3.1.[naam persoon A] heeft bij dagvaarding gevorderd bij vonnis, uitvoerbaar bij voorraad, dat de rechtbank [lees: de kantonrechter]
a. bepaalt dat de huurovereenkomst door [naam persoon A] wordt voortgezet onder dezelfde voorwaarden zoals de moeder en Vestia zijn overeengekomen op 9 juni 1998,
b. Vestia veroordeelt tot betaling van een dwangsom van € 1.000,- voor iedere dag dat Vestia niet voldoet aan het onder a gevorderde, met een dwangsom van € 10.000,-;
c. Vestia veroordeelt tot betaling van de kosten van dit geding, te vermeerderen met de nakosten ten belope van € 157,-, zonder betekening, dan wel € 2399,- in het geval van betekening, een en ander te voldoen binnen veertien dagen na dagtekening van het vonnis, en – voor het geval voldoening van de (na)kosten niet binnen de termijn plaatsvindt – te vermeerderen met de wettelijke rente over de (na)kosten te rekenen vanaf veertien dagen na dagtekening van het vonnis.
Aan haar vordering heeft [naam persoon A] – zakelijk weergegeven en voor zover thans van belang – het volgende ten grondslag gelegd. [naam persoon A] voldoet aan de vereisten die gesteld worden voor de overname van een huurovereenkomst in de zin van artikel 7:268 lid 2 van het Burgerlijk Wetboek (hierna: BW). [naam persoon A] is bij haar moeder ingetrokken om voor haar te zorgen en zou permanent op het adres verblijven. Zij is een zogenoemde terugkeerder. Daarnaast voerden [naam persoon A] en de moeder een duurzame gemeenschappelijke huishouding. [naam persoon A] verrichtte de boodschappen en schoonmaakwerkzaamheden en zorgde voor haar moeder. Voorts aten zij gezamenlijk en maakten zij beiden gebruik van de inboedel en andere spullen in de woning.
Het verweer in conventie
Vestia heeft geconcludeerd tot niet-ontvankelijkverklaring van [naam persoon A] in haar vorderingen, althans tot afwijzing van de vorderingen, met veroordeling van [naam persoon A] in de proceskosten, te vermeerderen met de wettelijke rente.
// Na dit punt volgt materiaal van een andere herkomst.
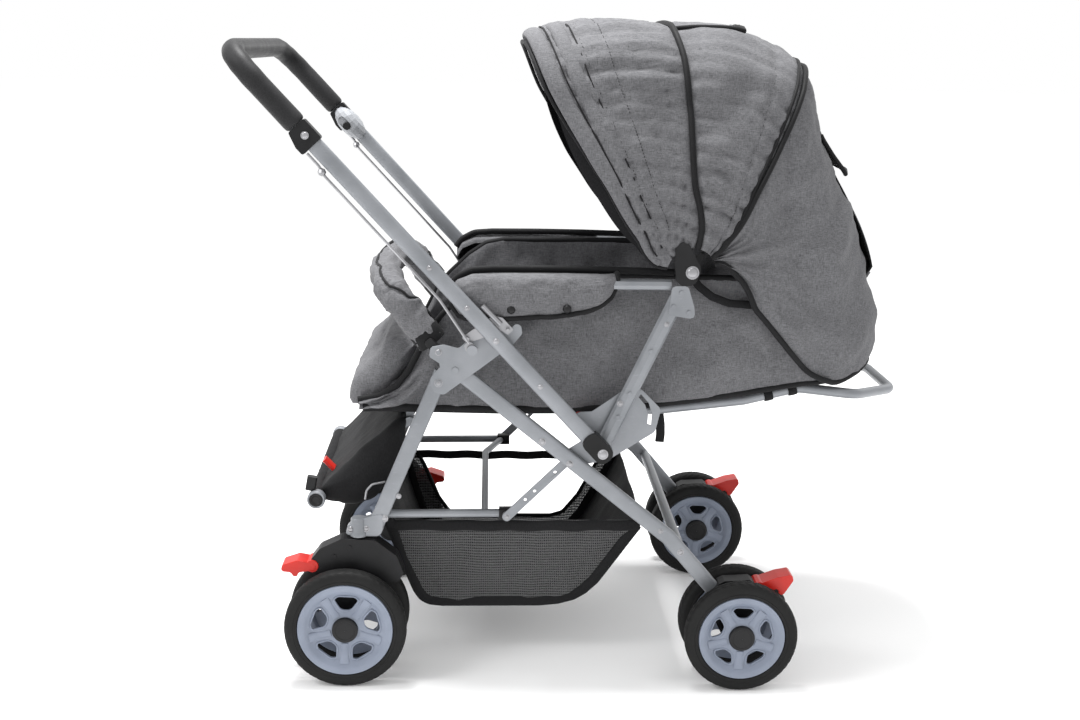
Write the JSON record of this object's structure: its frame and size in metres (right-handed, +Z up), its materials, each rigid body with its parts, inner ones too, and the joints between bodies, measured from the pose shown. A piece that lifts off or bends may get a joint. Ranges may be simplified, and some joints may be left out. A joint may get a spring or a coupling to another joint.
{
  "type": "pushchair",
  "caption": "Folding pushchair with a reversible handle, grey gondola and hooded canopy, paired wheels on swivel casters and a mesh basket.",
  "frame": {"origin": "on the ground, under the middle of the box that holds the pushchair", "axes": "+X towards the head end and the rear wheels, +Y towards the side whose handle arm carries the release, +Z up"},
  "size_m": [1.0496, 0.584, 1.0041],
  "materials": {
    "silver_paint": "satin silver-grey paint",
    "bright_steel": "zinc-plated wire",
    "black_plastic": "fine-grained moulding",
    "black_foam": "soft closed foam",
    "red_plastic": "satin",
    "white_plastic": "satin",
    "grey_heather": "heathered plain weave with black piping",
    "black_cloth": "mesh and plain cloth",
    "tyre": "foam tyre on a moulded blue-grey rim"
  },
  "bodies": {
    "frame": {"rear_leg_near": "silver_paint", "rear_leg_far": "silver_paint", "front_plate_near": "silver_paint", "front_plate_far": "silver_paint", "armrest_near": "silver_paint", "armrest_far": "silver_paint", "strut_near": "silver_paint", "strut_far": "silver_paint", "recline_plate_near": "silver_paint", "recline_plate_far": "silver_paint", "rear_hub_near": "black_plastic", "rear_hub_far": "black_plastic", "rear_cross_tube": "silver_paint", "seat_rail": "silver_paint", "gondola_tub": "grey_heather", "seat_pad": "grey_heather", "gondola_head": "grey_heather", "canopy_rear": "grey_heather", "canopy_rear_bow": "black_plastic", "basket": "black_cloth"},
    "front_legs": {"front_leg_near": "silver_paint", "front_leg_far": "silver_paint", "front_cross_tube": "silver_paint"},
    "brace": {"brace_frame": "silver_paint"},
    "link_near": {"brace_link_near": "silver_paint"},
    "link_far": {"brace_link_far": "silver_paint"},
    "handle": {"pivot_block_near": "black_plastic", "pivot_block_far": "black_plastic", "latch_box_near": "black_plastic", "latch_box_far": "black_plastic", "handle_tube": "silver_paint", "handle_grip": "black_foam", "release_housing": "white_plastic"},
    "release": {"lock_rod_near": "bright_steel", "lock_rod_far": "bright_steel", "release_knob": "black_plastic"},
    "canopy_middle": {"canopy_mid": "grey_heather", "canopy_mid_bow": "bright_steel"},
    "canopy_nose": {"canopy_front": "grey_heather", "canopy_front_bow": "bright_steel"},
    "backrest": {"recline_tube": "silver_paint", "backrest_panel": "grey_heather"},
    "bumper": {"bumper_bar": "grey_heather"},
    "footrest": {"footrest_bar": "silver_paint", "footrest_panel": "black_cloth"},
    "button": {"fold_button": "red_plastic"},
    "caster_near": {"caster_yoke_near": "black_plastic"},
    "caster_far": {"caster_yoke_far": "black_plastic"},
    "swivel_lever_near": {"swivel_lock_near": "red_plastic"},
    "swivel_lever_far": {"swivel_lock_far": "red_plastic"},
    "brake_near": {"brake_lever_near": "red_plastic"},
    "brake_far": {"brake_lever_far": "red_plastic"},
    "front_wheel_near_outer_body": {"front_wheel_near_outer": "tyre"},
    "front_wheel_near_inner_body": {"front_wheel_near_inner": "tyre"},
    "front_wheel_far_outer_body": {"front_wheel_far_outer": "tyre"},
    "front_wheel_far_inner_body": {"front_wheel_far_inner": "tyre"},
    "rear_wheel_near_outer_body": {"rear_wheel_near_outer": "tyre"},
    "rear_wheel_near_inner_body": {"rear_wheel_near_inner": "tyre"},
    "rear_wheel_far_outer_body": {"rear_wheel_far_outer": "tyre"},
    "rear_wheel_far_inner_body": {"rear_wheel_far_inner": "tyre"}
  },
  "joints": [
    {"name": "front_leg_fold", "type": "hinge", "parent": "frame", "child": "front_legs", "pos_m": [-0.22, 0, 0.48], "axis": [0, -1, 0], "range_deg": [0, 30], "deforming": ["basket"]},
    {"name": "brace_fold", "type": "hinge", "parent": "front_legs", "child": "brace", "pos_m": [-0.304, 0, 0.26], "axis": [0, -1, 0], "range_deg": [-40, 0]},
    {"name": "link_fold_near", "type": "hinge", "parent": "frame", "child": "link_near", "pos_m": [-0.022, -0.2225, 0.354], "axis": [0, -1, 0], "range_deg": [0, 58]},
    {"name": "link_fold_far", "type": "hinge", "parent": "frame", "child": "link_far", "pos_m": [-0.022, 0.2225, 0.354], "axis": [0, -1, 0], "range_deg": [0, 58]},
    {"name": "handle_reverse", "type": "hinge", "parent": "frame", "child": "handle", "pos_m": [0.026, 0, 0.377], "axis": [0, 1, 0], "range_deg": [0, 60]},
    {"name": "lock_release", "type": "slide", "parent": "handle", "child": "release", "axis": [-0.6794, 0, 0.7337], "range_m": [0, 0.011], "stiffness_N_per_m": 300, "springref_m": -0.01},
    {"name": "canopy_mid_fold", "type": "hinge", "parent": "frame", "child": "canopy_middle", "pos_m": [0.153, 0, 0.649], "axis": [0, 1, 0], "range_deg": [0, 24], "deforming": ["canopy_mid"]},
    {"name": "canopy_front_fold", "type": "hinge", "parent": "canopy_middle", "child": "canopy_nose", "pos_m": [0.153, 0, 0.649], "axis": [0, 1, 0], "range_deg": [0, 20], "deforming": ["canopy_front"]},
    {"name": "backrest_recline", "type": "hinge", "parent": "frame", "child": "backrest", "pos_m": [0.056, 0, 0.423], "axis": [0, -1, 0], "range_deg": [0, 45], "deforming": ["gondola_head", "canopy_rear"]},
    {"name": "bumper_swing", "type": "hinge", "parent": "frame", "child": "bumper", "pos_m": [-0.22, 0, 0.527], "axis": [0, -1, 0], "range_deg": [0, 45]},
    {"name": "footrest_raise", "type": "hinge", "parent": "frame", "child": "footrest", "pos_m": [-0.268, 0, 0.396], "axis": [0, 1, 0], "range_deg": [0, 30]},
    {"name": "fold_button_press", "type": "slide", "parent": "frame", "child": "button", "axis": [0, 0, 1], "range_m": [0, 0.003], "stiffness_N_per_m": 300, "springref_m": -0.002},
    {"name": "caster_swivel_near", "type": "hinge", "parent": "front_legs", "child": "caster_near", "pos_m": [-0.344, -0.222, 0.23], "axis": [0, 0, 1], "continuous": true},
    {"name": "swivel_lock_near_turn", "type": "hinge", "parent": "caster_near", "child": "swivel_lever_near", "pos_m": [-0.415, -0.222, 0.186], "axis": [0, -1, 0], "range_deg": [0, 20]},
    {"name": "front_wheel_near_outer_spin", "type": "hinge", "parent": "caster_near", "child": "front_wheel_near_outer_body", "pos_m": [-0.363, -0.258, 0.094], "axis": [0, 1, 0], "continuous": true},
    {"name": "front_wheel_near_inner_spin", "type": "hinge", "parent": "caster_near", "child": "front_wheel_near_inner_body", "pos_m": [-0.363, -0.186, 0.094], "axis": [0, 1, 0], "continuous": true},
    {"name": "caster_swivel_far", "type": "hinge", "parent": "front_legs", "child": "caster_far", "pos_m": [-0.344, 0.222, 0.23], "axis": [0, 0, 1], "continuous": true},
    {"name": "swivel_lock_far_turn", "type": "hinge", "parent": "caster_far", "child": "swivel_lever_far", "pos_m": [-0.273, 0.222, 0.186], "axis": [0, 1, 0], "range_deg": [0, 20]},
    {"name": "front_wheel_far_outer_spin", "type": "hinge", "parent": "caster_far", "child": "front_wheel_far_outer_body", "pos_m": [-0.325, 0.258, 0.094], "axis": [0, 1, 0], "continuous": true},
    {"name": "front_wheel_far_inner_spin", "type": "hinge", "parent": "caster_far", "child": "front_wheel_far_inner_body", "pos_m": [-0.325, 0.186, 0.094], "axis": [0, 1, 0], "continuous": true},
    {"name": "brake_near_turn", "type": "hinge", "parent": "frame", "child": "brake_near", "pos_m": [0.276, -0.24, 0.1575], "axis": [0, 1, 0], "range_deg": [0, 15]},
    {"name": "rear_wheel_near_outer_spin", "type": "hinge", "parent": "frame", "child": "rear_wheel_near_outer_body", "pos_m": [0.246, -0.276, 0.0875], "axis": [0, 1, 0], "continuous": true},
    {"name": "rear_wheel_near_inner_spin", "type": "hinge", "parent": "frame", "child": "rear_wheel_near_inner_body", "pos_m": [0.246, -0.204, 0.0875], "axis": [0, 1, 0], "continuous": true},
    {"name": "brake_far_turn", "type": "hinge", "parent": "frame", "child": "brake_far", "pos_m": [0.276, 0.24, 0.1575], "axis": [0, 1, 0], "range_deg": [0, 15]},
    {"name": "rear_wheel_far_outer_spin", "type": "hinge", "parent": "frame", "child": "rear_wheel_far_outer_body", "pos_m": [0.246, 0.276, 0.0875], "axis": [0, 1, 0], "continuous": true},
    {"name": "rear_wheel_far_inner_spin", "type": "hinge", "parent": "frame", "child": "rear_wheel_far_inner_body", "pos_m": [0.246, 0.204, 0.0875], "axis": [0, 1, 0], "continuous": true}
  ],
  "couplings": [
    {"joint": "brace_fold", "follows": "front_leg_fold", "ratio": -1.33},
    {"joint": "link_fold_near", "follows": "front_leg_fold", "ratio": 1.93},
    {"joint": "link_fold_far", "follows": "front_leg_fold", "ratio": 1.93}
  ]
}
Daartoe heeft Vestia – zakelijk weergegeven en voor zover thans van belang – het volgende aangevoerd. Vestia betwist dat [naam persoon A] haar hoofdverblijf in het gehuurde heeft, nu zij deze stelling niet nader onderbouwd heeft. [naam persoon A] heeft zich nooit ingeschreven op het adres van het gehuurde en heeft bij Vestia geen verzoek tot medehuurderschap gedaan. Voorts is volgens Vestia onvoldoende aangetoond dat er sprake is geweest van een duurzame gemeenschappelijke huishouding tussen [naam persoon A] en de moeder. Nagenoeg alle door [naam persoon A] gestelde omstandigheden zijn door haar niet dan wel onvoldoende onderbouwd. De door [naam persoon A] aan de moeder verrichte betalingen zijn niet maandelijks gedaan en zijn van geringe omvang. Daar komt bij dat de schoonmaakwerkzaamheden door [naam persoon A] zijn verricht vanwege het feit dat de moeder die vanwege haar ziekte niet meer kon doen. Hieruit kan geen wederkerigheid worden afgeleid. Voorts heeft [naam persoon A] haar stelling dat zij een terugkeerder is niet met bijkomende feiten en omstandigheden onderbouwd. Ten slotte kan de gemeenschappelijke huishouding niet duurzaam geweest zijn, nu [naam persoon A] vanwege de ziekte van de moeder wist dat het een aflopend karakter zou hebben en dat zij niet de rest van haar leven voor haar moeder zou zorgen.